Weinen, wenn das Baby geboren ist - das passt nicht ins Bild der glücklichen Familie. Auf entsprechend wenig Verständnis stoßen Mütter, denen nach der Geburt nicht zum Lachen, sondern zum Weinen zumute ist. Postnatale depressive Verstimmungen treffen bis zu 15 Prozent aller Frauen. Je früher die Depressivität behandelt wird, desto leichter ist sie in den Griff zu bekommen.
Ärzte unterscheiden zwischen dem Babyblues und der postnatalen Depression oder Angststörung. "Von den Heultagen sind 50 bis 80 Prozent aller Frauen betroffen", sagt Corinna Reck vom Zentrum für Psychosoziale Medizin der Uniklinik Heidelberg.
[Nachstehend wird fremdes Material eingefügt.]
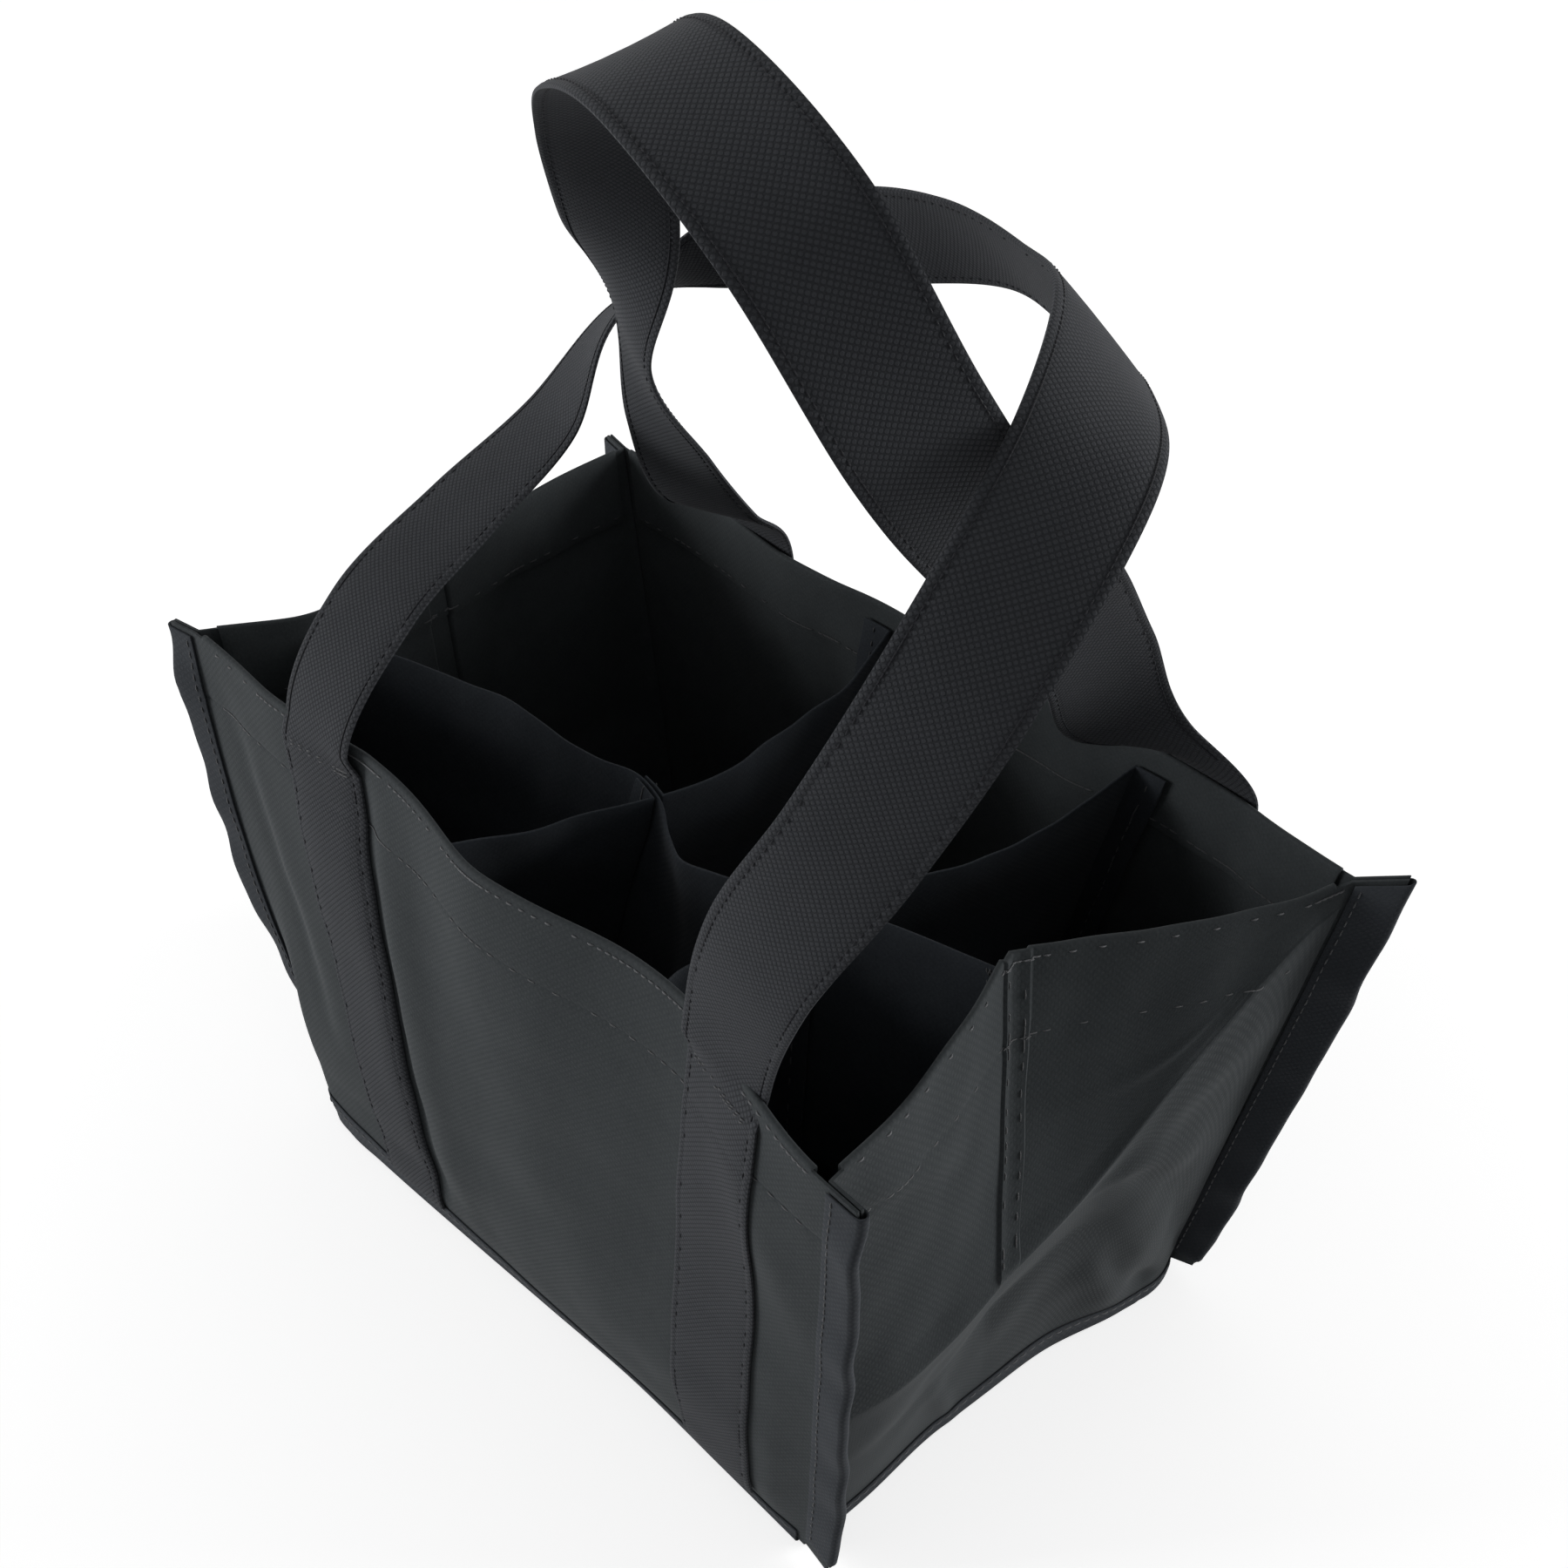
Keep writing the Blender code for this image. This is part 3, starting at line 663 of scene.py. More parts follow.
@dataclass
class Patch:
    """A grid of points on a cut piece of cloth; the mask leaves cells out."""

    points: Array
    mask: Array

    @classmethod
    def whole(cls, points: Array) -> "Patch":
        """Make a patch with nothing left out."""
        return cls(points, np.ones(points.shape[:2], bool))

    def flat(self) -> Array:
        """Lay the cloth flat.

        Returns:
            The distance across and along the cloth of each grid point, in metres.
        """
        reaches = []
        for points, mask in ((self.points.swapaxes(0, 1), self.mask.T), (self.points, self.mask)):
            steps = np.linalg.norm(np.diff(points, axis=0), axis=2)
            good = mask[1:] & mask[:-1]
            mean = (steps * good).sum(1) / np.maximum(good.sum(1), 1)
            reaches.append(np.concatenate([[0], np.cumsum(mean)]))
        return np.stack(np.meshgrid(*reaches), -1)

    def mesh(self, name: str) -> Mesh:
        """Build the open mesh with its cloth UV map.

        Args:
            name: The mesh's name.

        Returns:
            The new mesh.
        """
        index = np.full(self.mask.shape, -1)
        index[self.mask] = np.arange(self.mask.sum())
        corner = corners(index)
        whole = np.all([part >= 0 for part in corner], axis=0)
        faces = np.stack([part[whole] for part in corner], -1)
        flat = self.flat()[self.mask]
        return make_mesh(name, self.points[self.mask], faces.tolist(), flat[faces.ravel()])


def add_object(name: str, mesh: Mesh, material: Material) -> Piece:
    """Put a mesh into the scene with smooth faces and its material.

    Args:
        name: The object's name.
        mesh: Its mesh.
        material: Its material.

    Returns:
        The new object.
    """
    mesh.materials.append(material)
    mesh.polygons.foreach_set("use_smooth", np.ones(len(mesh.polygons), dtype=bool))
    piece = bpy.data.objects.new(name, mesh)
    bpy.context.scene.collection.objects.link(piece)
    return piece


def choose(piece: Piece) -> None:
    """Select one object alone and make it active.

    Args:
        piece: The object.
    """
    bpy.ops.object.select_all(action="DESELECT")
    piece.select_set(True)
    bpy.context.view_layer.objects.active = piece


def thicken(piece: Piece, thickness: float) -> None:
    """Give an open sheet its thickness and soften its cut edges.

    Args:
        piece: The open sheet.
        thickness: The cloth's thickness.
    """
    rounding_share, sharp = 0.3, math.radians(60)
    choose(piece)
    solid = piece.modifiers.new("thickness", "SOLIDIFY")
    solid.thickness = thickness
    solid.offset = 0.0
    solid.use_even_offset = True
    bpy.ops.object.modifier_apply(modifier=solid.name)
    edge = piece.modifiers.new("edge", "BEVEL")
    edge.width = thickness * rounding_share
    edge.segments = 2
    edge.limit_method = "ANGLE"
    edge.angle_limit = sharp
    bpy.ops.object.modifier_apply(modifier=edge.name)


def smooth_sides(piece: Piece) -> None:
    """Shade a piece smooth, with sharp edges kept.

    Args:
        piece: The object.
    """
    sharp = math.radians(50)
    choose(piece)
    bpy.ops.object.shade_smooth_by_angle(angle=sharp)


@dataclass
class Seam:
    """A row of stitches along a line on a surface.

    Attributes:
        line: The row's points.
        normals: The surface's directions there.
        pitch: From one stitch to the next.
        share: How much of the pitch a stitch takes.
        radius: The thread's radius.
        sunk: How deep a stitch's ends sink in.
        slant: How far a stitch leans across the row.
    """

    line: Array
    normals: Array
    pitch: float = 3.0 * MM
    share: float = 0.78
    radius: float = 0.2 * MM
    sunk: float = 0.06 * MM
    slant: float = 0.0

    def build(self) -> tuple[Array, Array]:
        """Build the stitches.

        Returns:
            The points, and the four-sided faces that join them.
        """
        count = max(1, int(run_length(self.line)[-1] / self.pitch))
        both = even(np.concatenate([self.line, self.normals], 1), 2 * count + 1)
        middle, out = both[1::2, :3], unit(both[1::2, 3:])
        along = unit(both[2::2, :3] - both[:-1:2, :3])
        along = unit(along + unit(np.cross(out, along)) * self.slant)
        side = unit(np.cross(out, along))
        rings = np.array([-1.0, -0.86, -0.45, 0.0, 0.45, 0.86, 1.0])
        girth = np.array([0.12, 0.55, 0.9, 1.0, 0.9, 0.55, 0.12])[:, None] * self.radius
        arch = (1 - np.abs(rings) ** 3) * self.radius - self.sunk
        reach = rings * (self.pitch * self.share / 2)
        sides = 6
        turns = np.arange(sides) * 2 * math.pi / sides
        spots = (middle[:, None, None] + along[:, None, None] * reach[:, None, None]
                 + side[:, None, None] * (np.cos(turns) * girth)[..., None]
                 + out[:, None, None] * (np.sin(turns) * girth + arch[:, None])[..., None])
        index, faces = ring_faces(len(rings), sides)
        caps = [ring[list(part)] for ring in (index[0, ::-1], index[-1])
                for part in ((0, 1, 2, 3), (0, 3, 4, 5))]
        template = np.concatenate([faces, caps])
        shifts = np.arange(len(middle)) * index.size
        return spots.reshape(-1, 3), (template + shifts[:, None, None]).reshape(-1, 4)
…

Ein Erklärungsansatz sei, dass es unter anderem aufgrund der hormonellen Umstellungen nach der Geburt zu Stimmungsschwankungen kommt, ergänzt Tamme Goecke, Oberarzt der Frauenklinik an der Uniklinik Erlangen.
Nach zwei Wochen klingen diese Stimmungsschwankungen in der Regel von allein ab. Dauert der Babyblues länger, kann er in eine postnatale Depression oder Angststörung übergehen, erklärt Reck, die leitende Psychologin einer speziellen Mutter-Kind-Station ist. Je schwerer die postnatale Depressivität ist, desto mehr litten die Frauen an Konzentrationsschwäche und Schlafstörungen, Müdigkeit und Lustlosigkeit, sie sind launig, teilnahmslos oder gereizt. Oft würden diese Symptome mit den erhöhten Anforderungen an die Mutter erklärt, sagt Goecke. "Sie werden hingenommen und nicht als schwerwiegende Symptome einer beginnenden Depression erkannt."
Es klingt paradox: Doch besonders Mütter, die sich schon lange ein Kind wünschen, Fehlgeburten erlitten oder eine komplizierte Schwangerschaft hatten, leiden häufiger an diesen postnatalen Störungen, erklärt Goecke. "Unsere Forschung zeigte auch, dass es bei einer normalen Geburt, bei der die Gebärende das Gefühl der Kontrolle hat, seltener zu postnatalen depressiven Symptomen kommt." Fühlt sich die Frau im Kreißsaal aber ausgeliefert, erhöhe sich das Risiko.
Postnatale Depressionen können auch andere Frauen erwischen. Besonders gefährdet sind Mütter, die sehr jung sind, schon früher unter Depressionen litten, in einer schwierigen Beziehung leben oder nur wenig Unterstützung durch den Partner bekommen, sagt Goecke. "Eine unbehandelte Depression erhöht das Risiko für weitere Depressionen", warnt Prof. Stephanie Krüger von der Klinik für Psychiatrie und Psychotherapie an der Charité in Berlin. "Wenn sich eine depressive Mutter aufgrund ihrer Erkrankung weniger mit dem Kind auseinandersetzt, kann dies die emotionale und kognitive Entwicklung des Kindes langfristig beeinträchtigen", fügt Goecke hinzu.
Zur Behandlung gibt es verschiedene Verfahren: Bei leichten Depressionen hätten sich kognitive Verhaltenstherapien und die interpersonelle Psychotherapie bewährt, erklärt das Institut für Qualität und Wirtschaftlichkeit im Gesundheitswesen (IQWiG) in Köln. Bei ersterer geht es darum, negative Gedanken und Verhaltensweisen zu ändern. Bei letzterer versucht der Therapeut mit der Frau zu erarbeiten, wie sie besser mit den Veränderungen in ihrem Leben zurecht kommen kann.
Zur Behandlung einer mittleren oder schweren Depression brauche es Medikamente, sagt Krüger, die zum Einsatz von Psychopharmaka bei postnatalen Depressionen geforscht hat. "Es gibt eine Reihe Antidepressiva, die nur in einem geringen Teil in die Muttermilch übergehen und mit denen das Stillen ermöglicht werden kann."
Das sieht das IQWiG vorsichtiger. Es gebe keine ausreichenden Daten, weshalb es extrem schwierig sei, einen Schaden für das Kind auszuschließen, sagt Hilda Bastian vom IQWiG. Müttern bleibe nichts anderes übrig, als mit ihrem Arzt über Nutzen und Risiken zu sprechen. Auch Prof. Krüger rät betroffenen Müttern, dringend einen Psychiater aufzusuchen: "Die Frauen haben nicht einfach einen schlechten Tag, sondern eine behandlungsbedürftige Krankheit."